Über den Handel mit virtuellem Wasser können Ressourcen umverteilt werden

Der Handel mit virtuellem Wasser sei, so Allan, ein wichtiges Instrument zur gerechteren Verteilung der Leben spendenden Ressource: Länder, die unter Trockenheit leiden, könnten auf dem Weg der Lebensmittelimporte der Wasserkrise entgegenwirken. "Ingenieure können keine Infrastrukturen für einen globalen Handel mit realem Wasser bauen, das etwa aus Südamerika nach Afrika transportiert wird. Der Umweg über das virtuelle Wasser ist ein eleganter, effektiver Weg, um die Ressource umzuverteilen und damit ihre Verfügbarkeit besser auszubalancieren."
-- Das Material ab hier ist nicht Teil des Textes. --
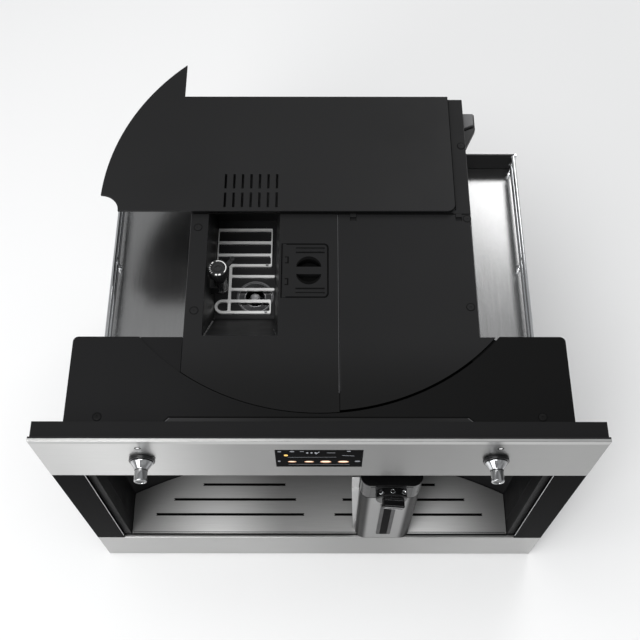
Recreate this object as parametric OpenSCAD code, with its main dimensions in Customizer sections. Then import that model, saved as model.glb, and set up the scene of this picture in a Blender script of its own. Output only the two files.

Etwa 70 Prozent des weltweiten Wasserkonsums fließt in die Landwirtschaft. Würde durch Importlebensmittel in neuralgischen Gebieten der Wasserbedarf sinken, könnte dies dort die Versorgungssicherheit mit Trinkwasser steigern. Gerade hat die Uno-Vollversammlung den Anspruch auf sauberes, trinkbares Wasser zum Grundrecht erklärt; es wurde am 28. Juli in einer Resolution festgeschrieben. Beobachter werten dies als Signal, dass der Kampf gegen die Wasserknappheit verstärkt werden soll. Nach Uno-Erhebungen haben 884 Millionen Menschen keinen oder nur einen unzureichenden Zugang zu sauberem Trinkwasser.
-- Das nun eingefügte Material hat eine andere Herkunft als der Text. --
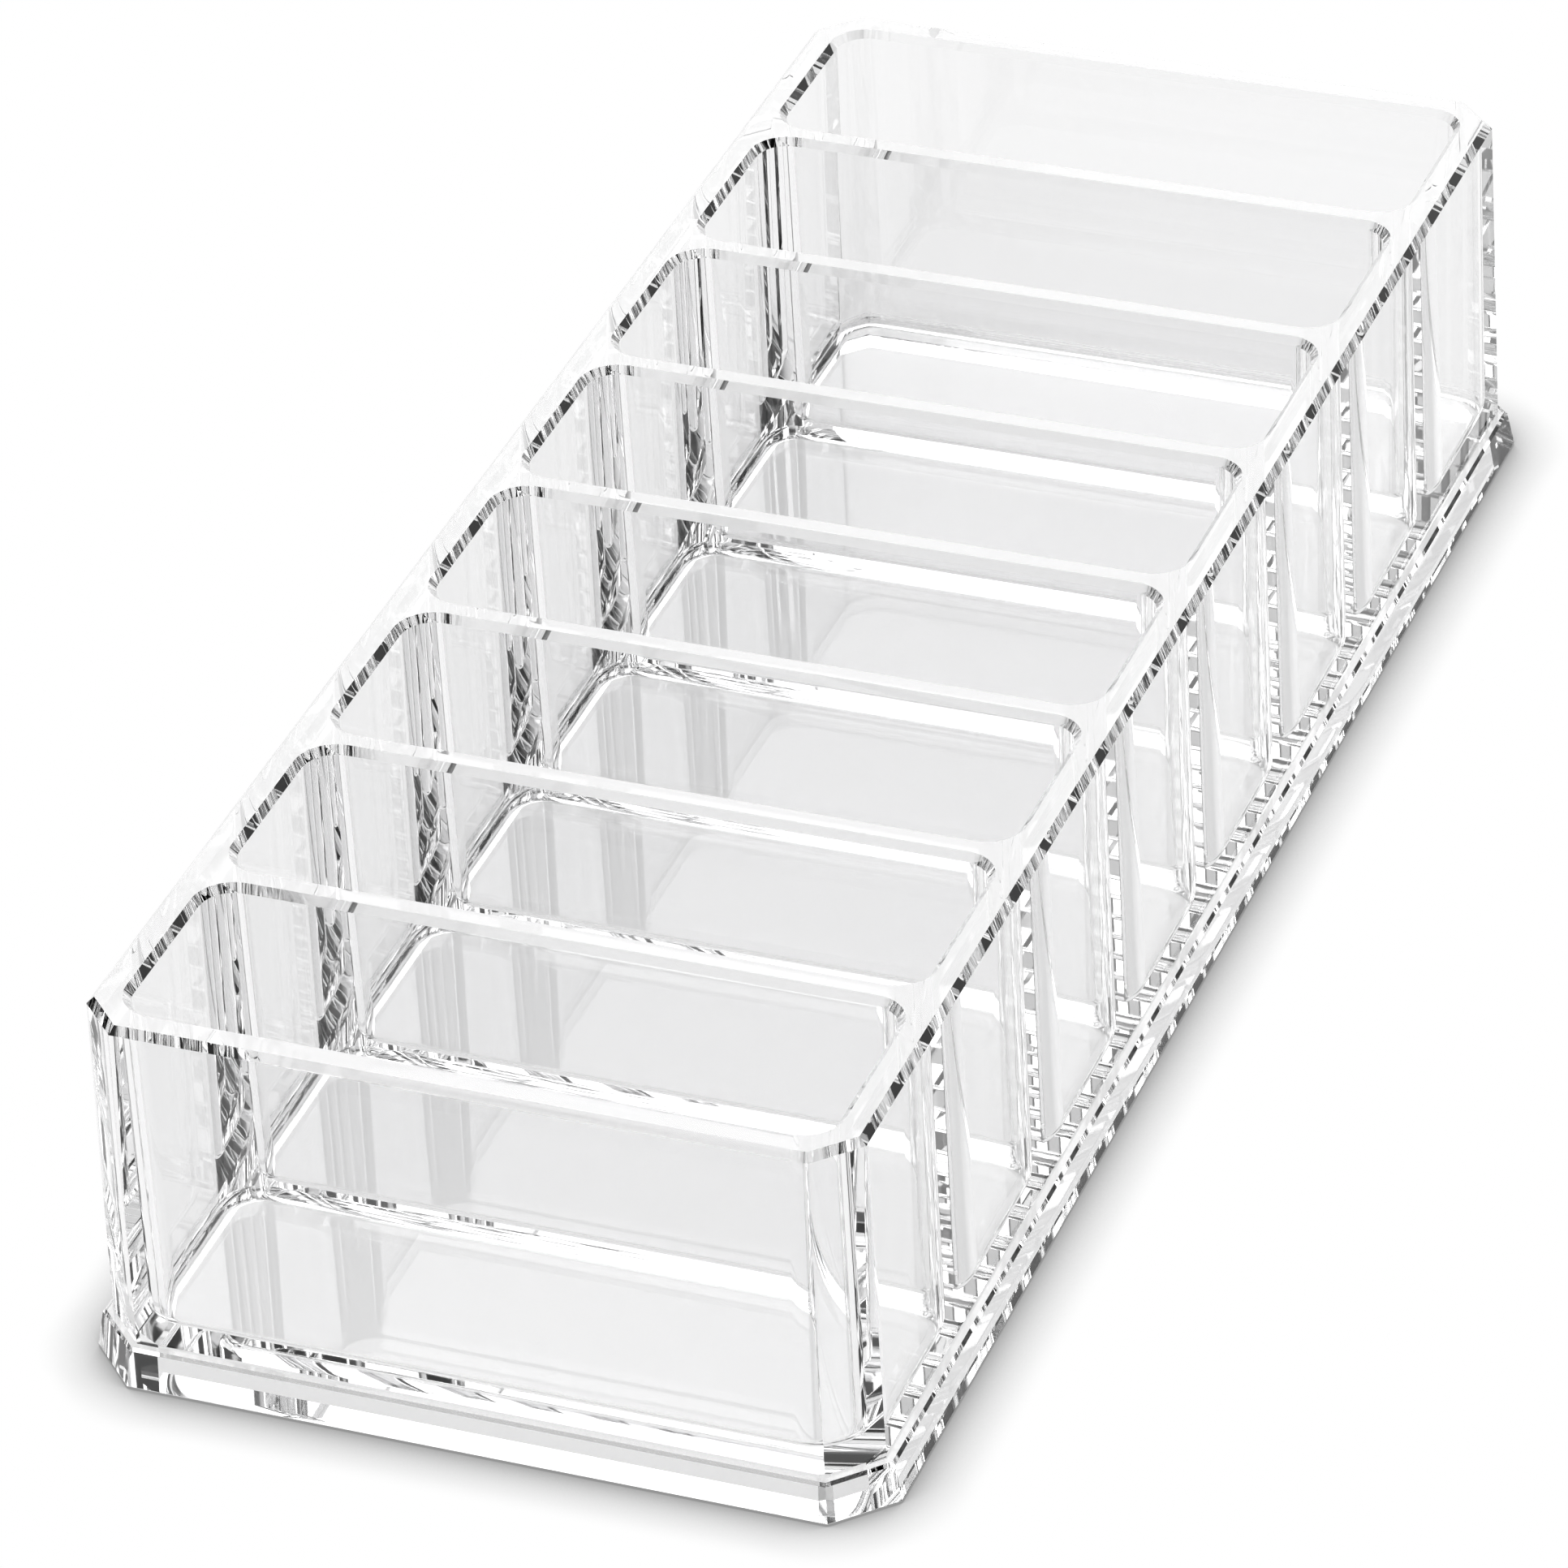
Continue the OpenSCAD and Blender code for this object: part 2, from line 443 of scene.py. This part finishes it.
def divider_place(name):
    """Cutter round one divider, which reaches just past the faces that it shares."""
    spare = Vector((SPARE, SPARE, SPARE))
    low, high = (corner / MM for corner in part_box(name))
    high.z += OVER
    low, high = low - spare, high + spare
    bm = bmesh.new()
    verts = bmesh.ops.create_cube(bm, size=1)["verts"]
    bmesh.ops.scale(bm, vec=high - low, verts=verts)
    bmesh.ops.translate(bm, vec=(high + low) / 2, verts=verts)
    return cutter(bm)


def tray_place(s):
    """Cutter round the tray, from the floor of the base plate's recess up."""
    bm = bmesh.new()
    width, length = s.foot_w + 2 * SPARE, s.foot_l + 2 * SPARE
    face = outline_face(bm, width, length, moved_cut(s.foot_cut, SPARE), s.recess)
    step(bm, face, 0, s.top)
    cap(bm)
    return cutter(bm)


def deliver(piece, name):
    """Gives a piece clean normals and its true size, and puts it in the place of its CAD node."""
    piece.name = name + "_clear"
    piece.data.shade_smooth()
    piece.data.set_sharp_from_angle(angle=math.radians(SHARP_ANGLE))
    weld = piece.modifiers.new("close_corners", "WELD")
    weld.merge_threshold = SAME_POINT
    flat = piece.modifiers.new("flat_faces_stay_flat", "WEIGHTED_NORMAL")
    flat.keep_sharp, flat.weight = True, LARGE_FACE_WEIGHT
    apply_modifiers(piece)
    piece.data.transform(Matrix.Scale(MM, 4))
    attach(piece, "root")
    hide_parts(name)


class ORGANIZER_OT_dividers(bpy.types.Operator):
    """Models the dividers, each a plate between the ribs that round its corners"""

    bl_idname = "organizer.dividers"
    bl_label = "Dividers"

    def execute(self, context):
        form = moulded_form(form_sizes(context))
        for name in DIVIDERS:
            piece = form.copy()
            piece.data = form.data.copy()
            context.scene.collection.objects.link(piece)
            boolean(piece, "INTERSECT", divider_place(name))
            deliver(piece, name)
        remove(form)
        return {"FINISHED"}


class ORGANIZER_OT_tray_shell(bpy.types.Operator):
    """Models the walls and the floor of the tray in one piece"""

    bl_idname = "organizer.tray_shell"
    bl_label = "Tray shell"

    def execute(self, context):
        s = form_sizes(context)
        piece = moulded_form(s)
        boolean(piece, "INTERSECT", tray_place(s))
        for name in DIVIDERS:
            boolean(piece, "DIFFERENCE", divider_place(name))
        deliver(piece, "tray_shell")
        return {"FINISHED"}


class ORGANIZER_OT_base_plate(bpy.types.Operator):
    """Models the low plate that the tray seats in"""

    bl_idname = "organizer.base_plate"
    bl_label = "Base plate"

    def execute(self, context):
        s = form_sizes(context)
        piece = moulded_form(s)
        boolean(piece, "DIFFERENCE", tray_place(s))
        deliver(piece, "base_plate")
        return {"FINISHED"}


def white_floor(look):
    """White floor, as white through the clear plastic. To the camera it is a glow with a shadow painted
    round the organizer by ambient occlusion; through the plastic its diffuse part has the shadow that the
    lights cast.
    """
    material = bpy.data.materials.new("floor_white")
    material.use_nodes = True
    tree = material.node_tree
    tree.nodes.remove(tree.nodes["Principled BSDF"])
    matt, glow, through = new_nodes(tree, "BsdfDiffuse", "Emission", "AddShader")
    nearness, fade, painted_shadow_glow = new_nodes(tree, "AmbientOcclusion", "MapRange", "Emission")
    path, choice = new_nodes(tree, "LightPath", "MixShader")
    matt.inputs["Color"].default_value = (look.floor_scatter, look.floor_scatter, look.floor_scatter, 1)
    glow.inputs["Strength"].default_value = look.floor_glow
    # Painted shadow: within this reach the ambient occlusion darkens the glow that the camera sees, from
    # the far brightness down to the brightness at the wall
    nearness.inputs["Distance"].default_value = look.painted_shadow_reach
    fade.inputs["From Min"].default_value = PAINTED_SHADOW_AO_AT_WALL
    fade.inputs["To Min"].default_value, fade.inputs["To Max"].default_value = look.floor_with_painted_shadow
    tree.links.new(matt.outputs[0], through.inputs[0])
    tree.links.new(glow.outputs[0], through.inputs[1])
    tree.links.new(nearness.outputs["AO"], fade.inputs["Value"])
    tree.links.new(fade.outputs["Result"], painted_shadow_glow.inputs["Strength"])
    tree.links.new(path.outputs["Is Camera Ray"], choice.inputs["Fac"])
    tree.links.new(through.outputs[0], choice.inputs[1])
    tree.links.new(painted_shadow_glow.outputs[0], choice.inputs[2])
    tree.links.new(choice.outputs[0], tree.nodes["Material Output"].inputs["Surface"])
    return material


def soft_area(tree, towards, azimuth, elevation, core, edge, strength, flatness):
    """Socket with the brightness that one soft area of light gives to each direction."""
    azimuth, elevation, core, edge = (math.radians(angle) for angle in (azimuth, elevation, core, edge))
    flatten, unit, aim, fade = new_nodes(tree, "VectorMath", "VectorMath", "VectorMath", "MapRange")
    flatten.operation, unit.operation, aim.operation = "MULTIPLY", "NORMALIZE", "DOT_PRODUCT"
    flatten.inputs[1].default_value = (1, 1, flatness)
    aim.inputs[1].default_value = (
        math.cos(azimuth) * math.cos(elevation),
        math.sin(azimuth) * math.cos(elevation),
        math.sin(elevation),
    )
    fade.interpolation_type = "SMOOTHSTEP"
    fade.inputs["From Min"].default_value = math.cos(edge)
    fade.inputs["From Max"].default_value = math.cos(core)
    fade.inputs["To Max"].default_value = strength
    tree.links.new(towards, flatten.inputs[0])
    tree.links.new(flatten.outputs[0], unit.inputs[0])
    tree.links.new(unit.outputs[0], aim.inputs[0])
    tree.links.new(aim.outputs["Value"], fade.inputs["Value"])
    return fade.outputs["Result"]


def studio_light(look):
    """World of a dim room with large soft areas of light."""
    world = bpy.data.worlds.new("studio")
    world.use_nodes = True
    tree = world.node_tree
    towards = tree.nodes.new("ShaderNodeTexCoord").outputs["Generated"]
    total = None
    for name, area in SOFT_AREAS.items():
        add = tree.nodes.new("ShaderNodeMath")
        add.label = name
        tree.links.new(soft_area(tree, towards, *area), add.inputs[0])
        if total is None:
            add.inputs[1].default_value = look.room_light
        else:
            tree.links.new(total, add.inputs[1])
        total = add.outputs[0]
    background = tree.nodes["Background"]
    background.inputs["Color"].default_value = (1, 1, 1, 1)
    tree.links.new(total, background.inputs["Strength"])
    return world


class ORGANIZER_OT_studio(bpy.types.Operator):
    """Sets the floor, the light and the camera"""

    bl_idname = "organizer.studio"
    bl_label = "Studio"

    def execute(self, context):
        scene, look = context.scene, context.scene.organizer_studio
        bm = bmesh.new()
        bmesh.ops.create_grid(bm, x_segments=1, y_segments=1, size=FLOOR_REACH)
        bmesh.ops.translate(bm, vec=(0, 0, -FLOOR_DROP), verts=bm.verts)
        floor = finished_mesh(bm, "studio_floor")
        floor.data.materials.append(white_floor(look))
        scene.world = studio_light(look)

        data = bpy.data.cameras.new("camera")
        camera = bpy.data.objects.new("camera", data)
        scene.collection.objects.link(camera)
        place, target = Vector(look.camera_place), Vector(look.camera_target)
        turn = (place - target).to_track_quat("Z", "Y").to_matrix().to_4x4()
        camera.matrix_world = Matrix.Translation(place) @ turn @ Matrix.Rotation(look.camera_roll, 4, "Z")
        data.sensor_width, data.lens = SENSOR_WIDTH, look.focal_length
        data.clip_start, data.clip_end = VIEW_DEPTH
        scene.camera = camera
        scene.view_settings.view_transform = "Standard"
        for name, times in BOUNCES.items():
            setattr(scene.cycles, name, times)
        return {"FINISHED"}


class ORGANIZER_PT_sidebar(bpy.types.Panel):
    """Lists the steps that build the organizer and its studio"""

    bl_idname = "ORGANIZER_PT_sidebar"
    bl_label = "Organizer"
    bl_space_type = "VIEW_3D"
    bl_region_type = "UI"
    bl_category = "Organizer"

    def draw(self, context):
        for group_name, kind in GROUPS.items():
            column = self.layout.column()
            for name in kind.__annotations__:
                column.prop(getattr(context.scene, group_name), name)
        for step_class in STEPS:
            self.layout.operator(step_class.bl_idname)


GROUPS = {
    "organizer_tray": TraySizes,
    "organizer_plastic": PlasticLook,
    "organizer_studio": StudioLook,
}
STEPS = (ORGANIZER_OT_dividers, ORGANIZER_OT_tray_shell, ORGANIZER_OT_base_plate, ORGANIZER_OT_studio)


def register():
    for kind in (*GROUPS.values(), *STEPS, ORGANIZER_PT_sidebar):
        bpy.utils.register_class(kind)
    for name, kind in GROUPS.items():
        setattr(bpy.types.Scene, name, bpy.props.PointerProperty(type=kind))


def unregister():
    for name in GROUPS:
        delattr(bpy.types.Scene, name)
    for kind in reversed((*GROUPS.values(), *STEPS, ORGANIZER_PT_sidebar)):
        bpy.utils.unregister_class(kind)


def main():
    register()
    bpy.ops.organizer.dividers()
    bpy.ops.organizer.tray_shell()
    bpy.ops.organizer.base_plate()
    bpy.ops.organizer.studio()


if __name__ == "__main__":
    main()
Allans virtueller Wasserhandel wäre also gerade für wasserarme Entwicklungsländer ein potenzieller Lösungsansatz. Doch Kritiker wenden ein, dass sich diese Länder dann von Lebensmittelimporten abhängig machten. Dieses Problem sieht auch Allan. Der Handel mit virtuellem Wasser könne nur dann friedenssichernd wirken, wenn er fair sei. Und mit dem fairen Handel hadere die Welt seit Jahrzehnten, etwa wenn es um die Rechte von Arbeitern gehe. "Wir müssen den Wert des virtuellen Wassers in den Handel einbeziehen", sagt Allan. "Das ist nicht einfach."

Heute fließt virtuelles Wasser noch allzu oft in die verkehrte Richtung: von trockenen Ländern in die Industrienationen. "Deutschland deckt seinen aktuellen Wasserverbrauch nur zur Hälfte aus eigenen Ressourcen", heißt es im Bericht "Der Wasser-Fußabdruck Deutschlands", den die Umweltstiftung WWF 2009 veröffentlichte. Demnach "verbraucht" jeder Bundesbürger 5280 Liter Wasser am Tag. Allein 3900 sind mit unserer Ernährung verbunden. Gut die Hälfte, 2053 Liter, floss in die Produktion von importierten Lebensmitteln, der große Rest wurde in der hiesigen Landwirtschaft eingesetzt.

Die größte virtuelle Wassermenge bezieht Deutschland aus Brasilien, so die WWF-Studie. Allein an dem eingeführten brasilianischen Kaffee "hängen" jährlich etwa 2,65 Kubikkilometer (km{+3}) Wasser und damit fast das Volumen des Starnberger Sees (knapp 3 km{+3}) - umgerechnet auf eine Tasse sind es 140 Liter. Weitere 1,9 km{+3} verstecken sich in Soja, das vor allem zu Futtermitteln verarbeitet wird, 0,4 km{+3} sind mit Fleischimporten verbunden. "Fleisch ist das Monster", betont Tony Allan. So steht es auch in der WWF-Studie: Ein Kilogramm Rindfleisch hinterlässt im Erzeugerland einen "Wasser-Fußabdruck" von 15 500 Liter.

Der Report rechnet vor: "In der Regel dauert es drei Jahre, bis ein Rind schlachtreif ist und etwa 200 Kilogramm knochenloses Fleisch liefert. In diesem Zeitraum hat jedes Tier fast 1300 Kilo Getreide und 7200 Kilo Heu oder Silage gefressen. Dazu kommen etwa 24 Kubikmeter an Trinkwasser und weitere sieben Kubikmeter Wasser für die Reinigung der Ställe und anderes. In jedem Kilogramm Rindfleisch stecken 6,5 Kilogramm Getreide, 36 Kilogramm Raufutter und 155 Liter Wasser - allein für die Produktion des Futters werden 15 300 Liter Wasser benötigt."

Rindfleisch " schluckt" sehr viel Wasser. Allan rät zur vegetarischen Ernährung

Die Rinder seien die Schlimmsten, so Allan. "Von Natur sind sie ausgestattet, um Gras zu fressen. Wir geben ihnen Getreide, das sie viel schlechter verwerten können als beispielsweise Schweine." Die Produktion von einem Kilo Schafsfleisch schlucke halb so viel Wasser wie ein Kilo Rindfleisch; beim Geflügel sei es ein Viertel. Noch wassersparender wäre der Umstieg auf eine vegetarische Ernährung, rät der Brite, dies vermeide etwa die Hälfte des mit der Ernährung verbundenen Verbrauchs.